I ended up hitting the jackpot, getting Albert Pujols, the consensus best player in the draft. The rookie picking first took A-Fraud, then Santana and the Unit went 2-3. Took me about .00000092 seconds to make my pick. The rest of my draft? Not bad, but I wouldn't mind a do-over in a few spots. Got future MVP Miguel Cabrera in Rd. 2, which was cool, and Victor Martinez (by far the best catcher now that P-Rod is built like Pokey Reese) in Rd. 3. which was cooler. Then I took Mark Mulder (if healthy, he'll win 20-plus for the Cards), Mark Prior (&*$#$ you, Dusty) . . . and then the mickey one of my fellow owners apparently slipped me kicked in, because I inexplicable took the San Francisco Steroid in Rd. 6. I'm regretting the Bonds pick already, in part because I expect him to jump of the Golden Gate Bridge any day now (then swim to the surface, back from the dead, just to blame the media), but especially because both of the Marlins' future Cy Young winners (Beckett, Burnett) remained on the board. Other picks: D-Lowe, Jon Lieber, the Wells Twins (Boomer and Vernon), Cordero (Francisco, not Chad or Wil), Tahd Walkah, Bobby Crosby (huge sleeper at short, especially in a power-oriented league), Nick Swisher, Reggie Sanders, BJ Ryan, Bill Mueller, Morgan Ensberg, Clint Barmes, and a bunch of other roster fodder. I knew I was getting sleepy when I took someone named Jorge Cantu in the 17th Rd. Good thing the laughter woke me up.

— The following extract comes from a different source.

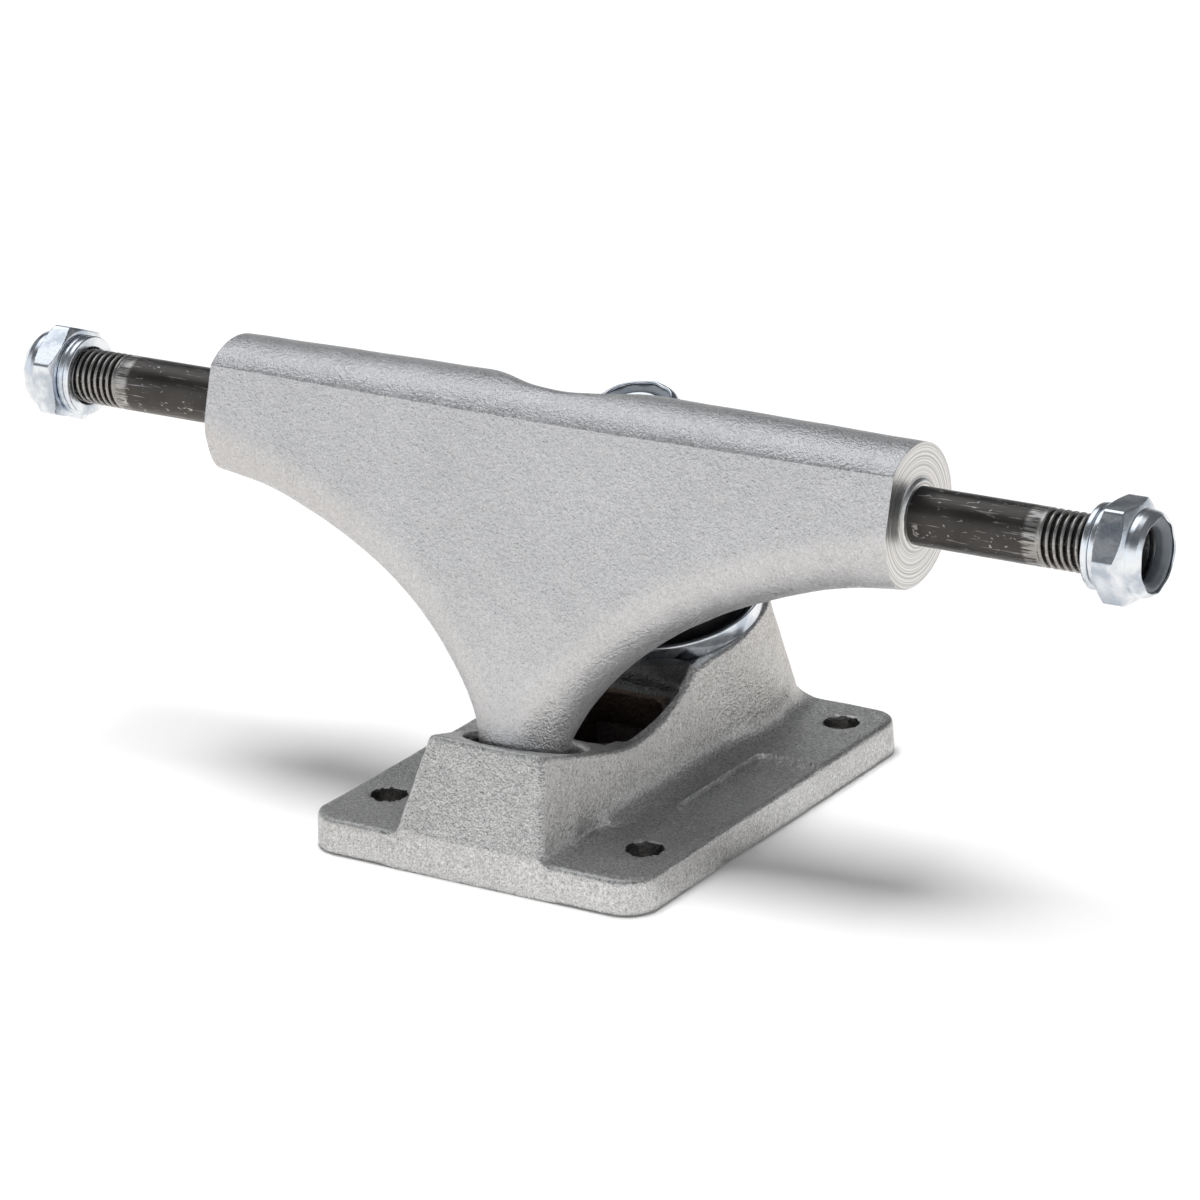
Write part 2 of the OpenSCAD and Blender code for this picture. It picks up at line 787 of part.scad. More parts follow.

And that concludes the Let Me Bore You Into A Coma With News About My Rot League Team segment of this program. For all that sent me suggestions, thanks. For all that didn't, I blame you for the Bonds/Cantu picks, and you may bite me now.

9) Best thing about the opener? Hearing this guy again . . .

Welcome back, RemDawg. Your raspy, pack-a-day tones and the Fall Rivah accent is our annual reminder that summer isn't too far away.